◆ Instruction ◆
From the listing below, copy only the lines running from the line that contains "Write part 2" to the line that contains "Principled material and", both included.
- - -
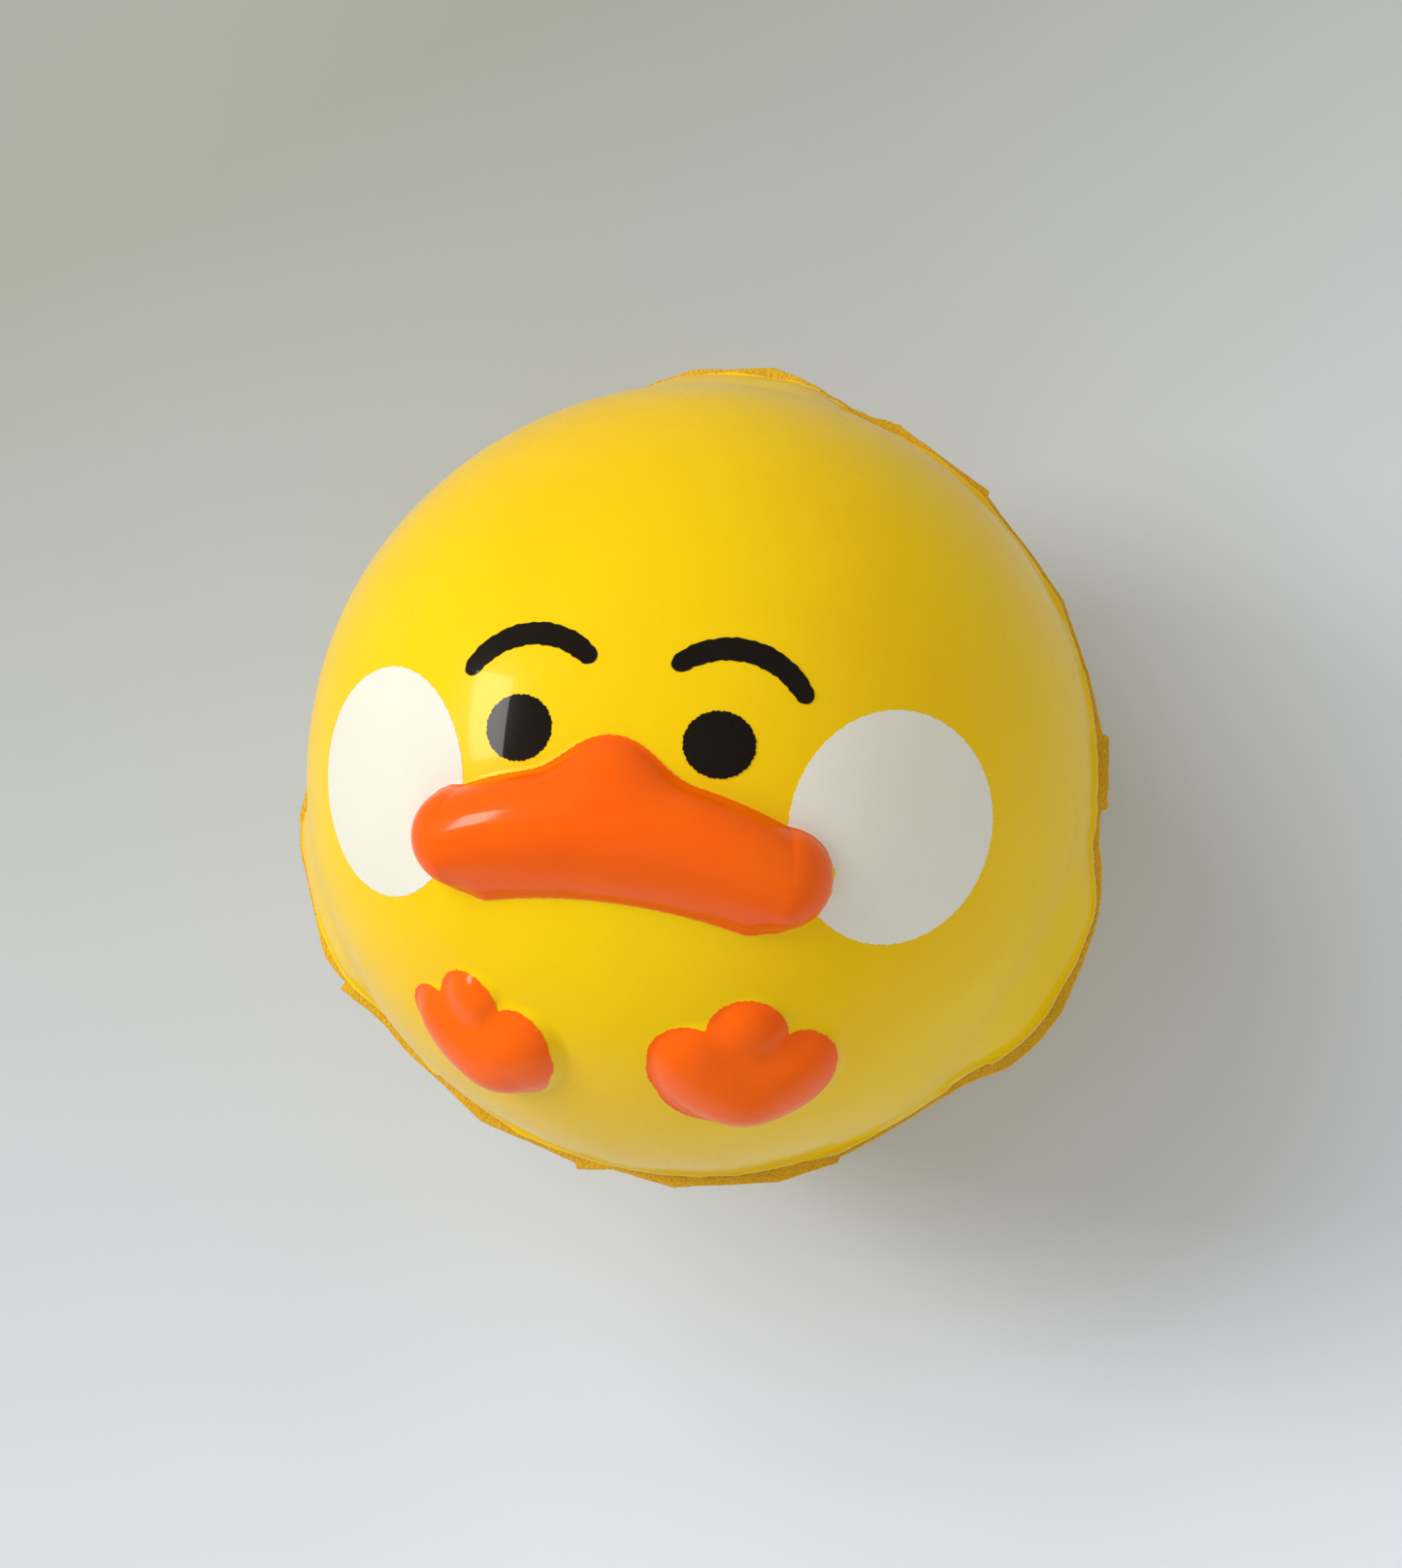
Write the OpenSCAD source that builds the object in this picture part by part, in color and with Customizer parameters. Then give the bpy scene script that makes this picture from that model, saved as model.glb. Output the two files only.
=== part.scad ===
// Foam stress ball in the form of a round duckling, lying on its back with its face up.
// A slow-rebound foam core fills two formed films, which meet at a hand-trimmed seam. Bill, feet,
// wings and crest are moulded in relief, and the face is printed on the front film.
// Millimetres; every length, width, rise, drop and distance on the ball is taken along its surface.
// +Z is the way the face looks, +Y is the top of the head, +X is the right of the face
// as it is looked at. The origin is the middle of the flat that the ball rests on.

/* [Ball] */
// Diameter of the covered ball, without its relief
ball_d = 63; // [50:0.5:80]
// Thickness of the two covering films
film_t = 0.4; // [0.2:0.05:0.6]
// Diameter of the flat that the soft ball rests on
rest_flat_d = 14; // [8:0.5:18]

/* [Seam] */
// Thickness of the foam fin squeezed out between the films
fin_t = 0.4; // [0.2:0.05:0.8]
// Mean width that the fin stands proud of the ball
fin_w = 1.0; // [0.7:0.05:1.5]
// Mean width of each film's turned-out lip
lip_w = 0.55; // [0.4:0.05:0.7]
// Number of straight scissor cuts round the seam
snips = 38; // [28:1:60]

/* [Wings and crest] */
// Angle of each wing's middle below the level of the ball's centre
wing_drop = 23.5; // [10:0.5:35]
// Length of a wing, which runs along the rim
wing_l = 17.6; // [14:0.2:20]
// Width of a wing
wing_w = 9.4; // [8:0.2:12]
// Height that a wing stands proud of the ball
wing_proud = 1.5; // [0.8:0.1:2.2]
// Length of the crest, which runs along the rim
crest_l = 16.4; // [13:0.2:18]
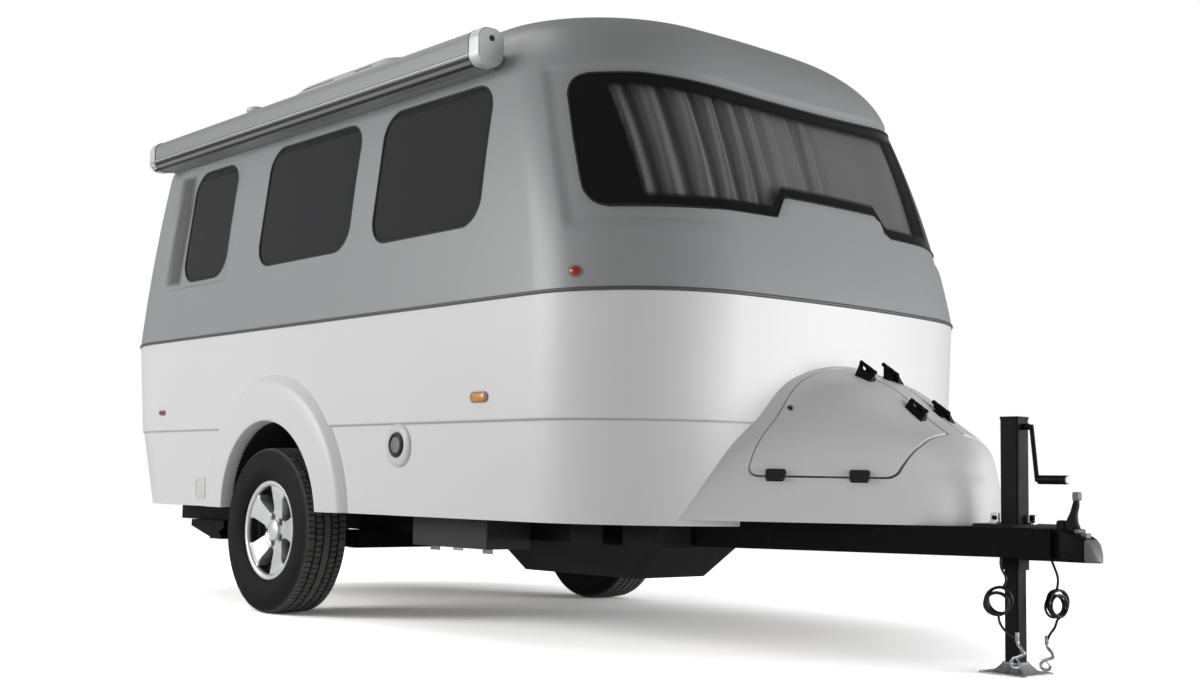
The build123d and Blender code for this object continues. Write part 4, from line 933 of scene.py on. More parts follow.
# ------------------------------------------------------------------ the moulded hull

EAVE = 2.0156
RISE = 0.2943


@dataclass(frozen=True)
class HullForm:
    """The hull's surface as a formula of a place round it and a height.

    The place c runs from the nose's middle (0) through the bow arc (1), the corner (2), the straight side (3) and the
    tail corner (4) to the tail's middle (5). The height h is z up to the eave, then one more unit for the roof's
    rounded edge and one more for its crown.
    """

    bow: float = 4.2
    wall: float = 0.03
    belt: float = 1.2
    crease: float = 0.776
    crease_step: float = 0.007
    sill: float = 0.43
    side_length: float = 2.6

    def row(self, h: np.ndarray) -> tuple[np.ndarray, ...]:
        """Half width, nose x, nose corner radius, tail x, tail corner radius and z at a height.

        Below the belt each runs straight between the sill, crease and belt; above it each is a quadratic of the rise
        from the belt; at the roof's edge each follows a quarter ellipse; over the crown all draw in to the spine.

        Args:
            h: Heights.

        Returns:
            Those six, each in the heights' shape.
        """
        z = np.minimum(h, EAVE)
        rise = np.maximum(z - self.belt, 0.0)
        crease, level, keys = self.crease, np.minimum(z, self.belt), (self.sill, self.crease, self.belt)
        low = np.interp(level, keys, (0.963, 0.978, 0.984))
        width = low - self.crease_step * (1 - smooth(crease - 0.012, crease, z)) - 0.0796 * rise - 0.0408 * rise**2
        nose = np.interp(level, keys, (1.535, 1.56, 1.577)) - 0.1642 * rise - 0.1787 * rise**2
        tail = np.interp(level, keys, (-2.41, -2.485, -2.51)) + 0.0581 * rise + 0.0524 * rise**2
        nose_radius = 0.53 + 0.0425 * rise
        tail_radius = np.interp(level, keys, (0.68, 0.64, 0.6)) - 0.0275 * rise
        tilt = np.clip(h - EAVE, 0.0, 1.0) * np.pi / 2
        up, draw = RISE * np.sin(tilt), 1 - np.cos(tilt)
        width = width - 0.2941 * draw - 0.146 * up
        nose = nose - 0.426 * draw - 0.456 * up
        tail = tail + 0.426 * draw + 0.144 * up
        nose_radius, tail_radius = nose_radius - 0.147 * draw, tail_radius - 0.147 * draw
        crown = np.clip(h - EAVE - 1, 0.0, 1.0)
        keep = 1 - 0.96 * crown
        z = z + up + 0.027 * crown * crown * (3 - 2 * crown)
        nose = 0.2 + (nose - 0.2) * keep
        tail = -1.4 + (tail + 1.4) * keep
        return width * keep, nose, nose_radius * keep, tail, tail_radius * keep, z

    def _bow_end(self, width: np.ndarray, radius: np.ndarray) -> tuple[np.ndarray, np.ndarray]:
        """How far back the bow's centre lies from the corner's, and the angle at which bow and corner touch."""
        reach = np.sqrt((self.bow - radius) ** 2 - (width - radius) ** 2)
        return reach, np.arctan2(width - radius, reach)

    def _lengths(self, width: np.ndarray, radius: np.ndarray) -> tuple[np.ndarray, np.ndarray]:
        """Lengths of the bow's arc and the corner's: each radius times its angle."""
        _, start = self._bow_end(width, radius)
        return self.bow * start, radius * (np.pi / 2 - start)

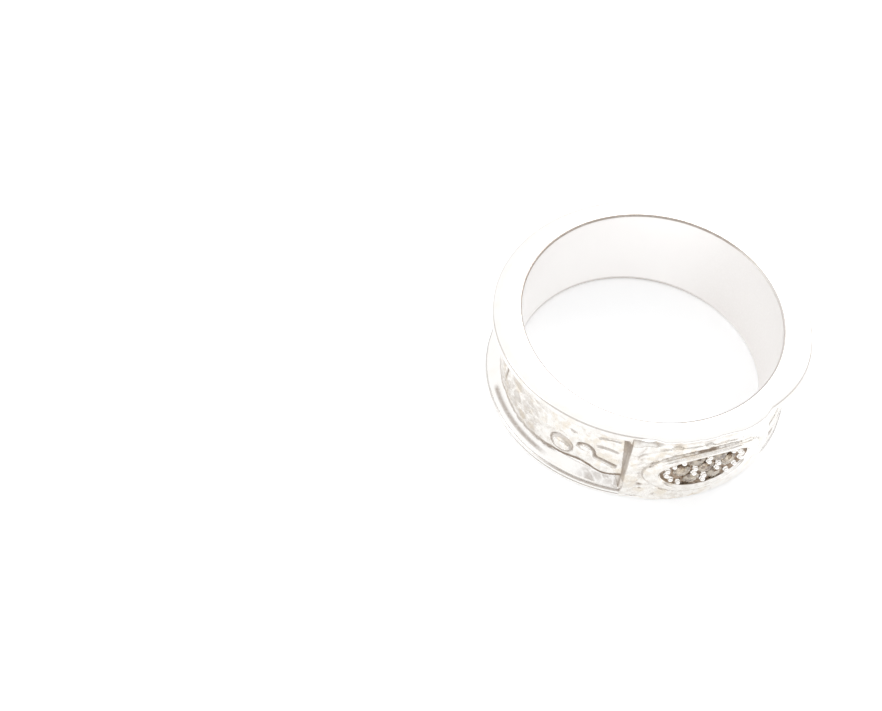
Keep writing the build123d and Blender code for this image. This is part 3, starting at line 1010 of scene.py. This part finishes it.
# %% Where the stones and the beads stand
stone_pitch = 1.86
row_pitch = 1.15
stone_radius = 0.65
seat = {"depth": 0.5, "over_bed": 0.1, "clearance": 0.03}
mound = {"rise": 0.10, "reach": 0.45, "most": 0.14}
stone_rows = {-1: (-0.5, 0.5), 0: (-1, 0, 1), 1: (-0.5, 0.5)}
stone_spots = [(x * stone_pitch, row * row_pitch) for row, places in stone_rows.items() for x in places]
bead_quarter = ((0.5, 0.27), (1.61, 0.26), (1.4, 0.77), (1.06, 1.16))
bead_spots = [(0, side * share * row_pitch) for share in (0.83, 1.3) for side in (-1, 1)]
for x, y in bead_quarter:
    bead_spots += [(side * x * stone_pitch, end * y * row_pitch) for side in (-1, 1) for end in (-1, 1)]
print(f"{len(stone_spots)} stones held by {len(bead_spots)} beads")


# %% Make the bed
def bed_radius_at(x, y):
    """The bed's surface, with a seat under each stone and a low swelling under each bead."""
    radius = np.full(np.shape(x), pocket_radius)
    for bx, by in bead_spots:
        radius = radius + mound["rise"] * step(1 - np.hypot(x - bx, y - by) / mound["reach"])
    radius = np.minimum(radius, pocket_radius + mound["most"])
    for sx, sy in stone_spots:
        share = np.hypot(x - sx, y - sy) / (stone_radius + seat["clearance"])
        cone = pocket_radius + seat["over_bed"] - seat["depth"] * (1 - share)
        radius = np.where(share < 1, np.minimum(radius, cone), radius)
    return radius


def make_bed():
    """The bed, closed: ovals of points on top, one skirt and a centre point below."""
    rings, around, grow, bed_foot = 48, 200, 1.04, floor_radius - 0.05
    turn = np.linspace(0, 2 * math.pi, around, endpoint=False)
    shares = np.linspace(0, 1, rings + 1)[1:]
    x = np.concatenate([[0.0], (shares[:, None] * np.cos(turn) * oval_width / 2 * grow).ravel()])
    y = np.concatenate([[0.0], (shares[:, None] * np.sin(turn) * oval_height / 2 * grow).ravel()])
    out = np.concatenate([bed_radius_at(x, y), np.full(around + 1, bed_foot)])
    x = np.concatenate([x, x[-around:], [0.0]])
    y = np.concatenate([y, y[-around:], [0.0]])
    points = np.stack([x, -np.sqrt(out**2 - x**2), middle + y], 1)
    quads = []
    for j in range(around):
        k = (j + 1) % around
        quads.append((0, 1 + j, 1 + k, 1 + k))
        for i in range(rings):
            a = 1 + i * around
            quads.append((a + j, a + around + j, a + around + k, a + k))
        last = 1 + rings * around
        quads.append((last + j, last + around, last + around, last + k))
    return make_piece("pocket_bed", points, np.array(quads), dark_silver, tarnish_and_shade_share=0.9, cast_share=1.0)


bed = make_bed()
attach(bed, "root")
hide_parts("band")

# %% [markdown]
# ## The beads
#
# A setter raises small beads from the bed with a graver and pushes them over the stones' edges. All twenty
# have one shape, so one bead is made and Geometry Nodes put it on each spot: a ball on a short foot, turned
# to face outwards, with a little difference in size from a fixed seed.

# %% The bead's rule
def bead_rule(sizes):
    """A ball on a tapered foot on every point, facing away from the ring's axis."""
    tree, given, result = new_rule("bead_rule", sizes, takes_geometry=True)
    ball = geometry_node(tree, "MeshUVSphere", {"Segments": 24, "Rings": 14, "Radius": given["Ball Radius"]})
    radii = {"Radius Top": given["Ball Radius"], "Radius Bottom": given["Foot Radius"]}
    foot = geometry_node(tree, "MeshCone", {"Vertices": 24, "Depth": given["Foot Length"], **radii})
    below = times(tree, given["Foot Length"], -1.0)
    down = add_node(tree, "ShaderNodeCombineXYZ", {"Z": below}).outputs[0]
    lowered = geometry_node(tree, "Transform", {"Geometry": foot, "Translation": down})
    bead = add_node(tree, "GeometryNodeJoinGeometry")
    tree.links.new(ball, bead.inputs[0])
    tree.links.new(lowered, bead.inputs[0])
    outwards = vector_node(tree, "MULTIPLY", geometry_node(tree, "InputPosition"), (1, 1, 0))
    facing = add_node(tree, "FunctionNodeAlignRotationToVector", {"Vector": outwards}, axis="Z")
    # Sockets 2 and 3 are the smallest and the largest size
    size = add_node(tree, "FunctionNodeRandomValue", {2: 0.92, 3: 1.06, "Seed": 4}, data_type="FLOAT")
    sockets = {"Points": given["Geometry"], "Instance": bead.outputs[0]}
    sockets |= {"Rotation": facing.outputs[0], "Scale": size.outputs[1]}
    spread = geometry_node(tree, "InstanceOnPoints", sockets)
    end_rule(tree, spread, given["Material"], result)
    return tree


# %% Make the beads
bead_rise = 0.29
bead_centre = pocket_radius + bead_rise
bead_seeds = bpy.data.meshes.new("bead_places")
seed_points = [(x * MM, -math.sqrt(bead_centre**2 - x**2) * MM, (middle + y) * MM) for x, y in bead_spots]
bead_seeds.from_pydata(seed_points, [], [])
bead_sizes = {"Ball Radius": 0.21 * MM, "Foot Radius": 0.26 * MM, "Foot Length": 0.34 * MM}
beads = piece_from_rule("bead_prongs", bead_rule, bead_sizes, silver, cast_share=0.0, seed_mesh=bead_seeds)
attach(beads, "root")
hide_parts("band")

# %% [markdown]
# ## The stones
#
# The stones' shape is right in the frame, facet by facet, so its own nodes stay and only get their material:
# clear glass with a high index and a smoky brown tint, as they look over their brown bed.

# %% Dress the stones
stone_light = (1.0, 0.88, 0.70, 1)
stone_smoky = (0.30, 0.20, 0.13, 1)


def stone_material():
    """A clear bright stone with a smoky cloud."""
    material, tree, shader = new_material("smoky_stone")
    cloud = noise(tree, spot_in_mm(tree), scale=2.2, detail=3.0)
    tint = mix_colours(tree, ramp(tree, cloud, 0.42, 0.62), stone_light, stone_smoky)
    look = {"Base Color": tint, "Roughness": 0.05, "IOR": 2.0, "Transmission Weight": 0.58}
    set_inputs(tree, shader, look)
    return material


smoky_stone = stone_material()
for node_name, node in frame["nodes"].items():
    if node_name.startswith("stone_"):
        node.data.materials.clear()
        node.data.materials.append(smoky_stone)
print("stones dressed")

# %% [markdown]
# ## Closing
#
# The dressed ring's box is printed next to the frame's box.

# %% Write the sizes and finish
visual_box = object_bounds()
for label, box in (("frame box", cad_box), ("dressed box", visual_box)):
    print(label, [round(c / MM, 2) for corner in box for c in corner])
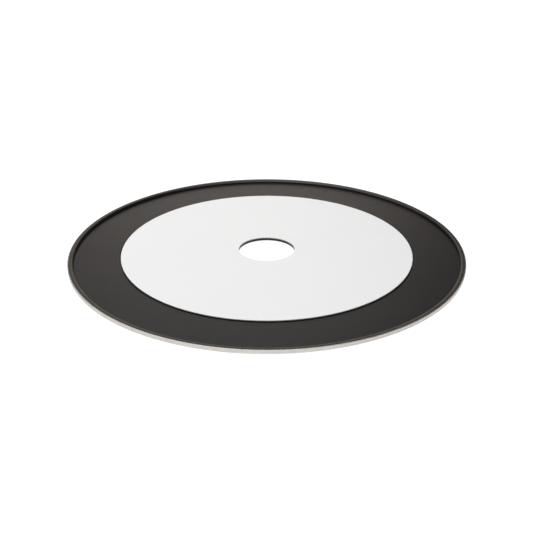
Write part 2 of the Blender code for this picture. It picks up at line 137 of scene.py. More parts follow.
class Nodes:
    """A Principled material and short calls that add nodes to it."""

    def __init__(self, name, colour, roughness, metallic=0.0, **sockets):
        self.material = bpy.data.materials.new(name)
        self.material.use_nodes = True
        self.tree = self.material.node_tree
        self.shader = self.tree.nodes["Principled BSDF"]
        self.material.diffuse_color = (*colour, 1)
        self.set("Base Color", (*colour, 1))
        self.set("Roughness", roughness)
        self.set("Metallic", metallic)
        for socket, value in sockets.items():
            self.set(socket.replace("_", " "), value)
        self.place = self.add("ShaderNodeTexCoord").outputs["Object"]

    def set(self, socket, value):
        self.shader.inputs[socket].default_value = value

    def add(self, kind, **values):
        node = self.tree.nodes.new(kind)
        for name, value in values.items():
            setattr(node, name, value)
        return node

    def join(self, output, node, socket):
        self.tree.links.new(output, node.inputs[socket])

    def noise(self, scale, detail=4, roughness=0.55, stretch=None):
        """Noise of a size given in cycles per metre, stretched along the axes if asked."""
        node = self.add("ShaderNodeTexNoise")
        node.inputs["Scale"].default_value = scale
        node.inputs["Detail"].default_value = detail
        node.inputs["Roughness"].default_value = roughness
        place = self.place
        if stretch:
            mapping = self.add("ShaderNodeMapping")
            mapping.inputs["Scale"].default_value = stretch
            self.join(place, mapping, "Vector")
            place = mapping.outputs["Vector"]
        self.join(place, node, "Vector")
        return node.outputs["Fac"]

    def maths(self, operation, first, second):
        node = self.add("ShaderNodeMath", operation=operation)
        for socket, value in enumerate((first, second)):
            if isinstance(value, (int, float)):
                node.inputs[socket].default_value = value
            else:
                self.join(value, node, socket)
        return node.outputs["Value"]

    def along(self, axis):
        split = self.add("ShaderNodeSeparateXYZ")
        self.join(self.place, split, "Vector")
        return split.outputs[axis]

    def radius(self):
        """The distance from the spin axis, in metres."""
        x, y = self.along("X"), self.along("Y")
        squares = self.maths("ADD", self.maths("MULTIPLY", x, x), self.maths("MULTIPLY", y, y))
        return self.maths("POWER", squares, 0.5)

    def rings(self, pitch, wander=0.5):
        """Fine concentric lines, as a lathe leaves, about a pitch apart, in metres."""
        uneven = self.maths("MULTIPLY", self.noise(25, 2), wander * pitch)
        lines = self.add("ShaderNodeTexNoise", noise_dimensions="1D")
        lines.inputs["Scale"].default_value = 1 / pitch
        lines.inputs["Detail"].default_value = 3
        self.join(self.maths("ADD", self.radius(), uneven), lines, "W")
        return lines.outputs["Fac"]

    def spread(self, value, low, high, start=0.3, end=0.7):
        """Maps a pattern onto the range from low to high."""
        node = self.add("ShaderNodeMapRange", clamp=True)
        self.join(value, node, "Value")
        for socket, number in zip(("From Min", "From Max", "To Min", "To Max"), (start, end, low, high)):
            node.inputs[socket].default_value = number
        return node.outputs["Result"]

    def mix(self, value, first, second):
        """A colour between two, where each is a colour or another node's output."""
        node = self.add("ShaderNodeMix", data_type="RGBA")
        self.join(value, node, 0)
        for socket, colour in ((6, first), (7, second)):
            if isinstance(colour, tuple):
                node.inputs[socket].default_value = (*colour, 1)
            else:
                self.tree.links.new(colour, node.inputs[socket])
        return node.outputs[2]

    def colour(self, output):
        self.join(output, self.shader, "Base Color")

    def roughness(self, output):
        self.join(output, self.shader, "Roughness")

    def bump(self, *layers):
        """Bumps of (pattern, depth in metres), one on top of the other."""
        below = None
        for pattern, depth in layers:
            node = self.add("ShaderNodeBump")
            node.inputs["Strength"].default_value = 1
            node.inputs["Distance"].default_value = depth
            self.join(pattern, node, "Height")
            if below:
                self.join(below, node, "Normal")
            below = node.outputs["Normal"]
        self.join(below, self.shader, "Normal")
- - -
◆ Solution below ◆
Write part 2 of the Blender code for this picture. It picks up at line 137 of scene.py. More parts follow.
class Nodes:
    """A Principled material and short calls that add nodes to it."""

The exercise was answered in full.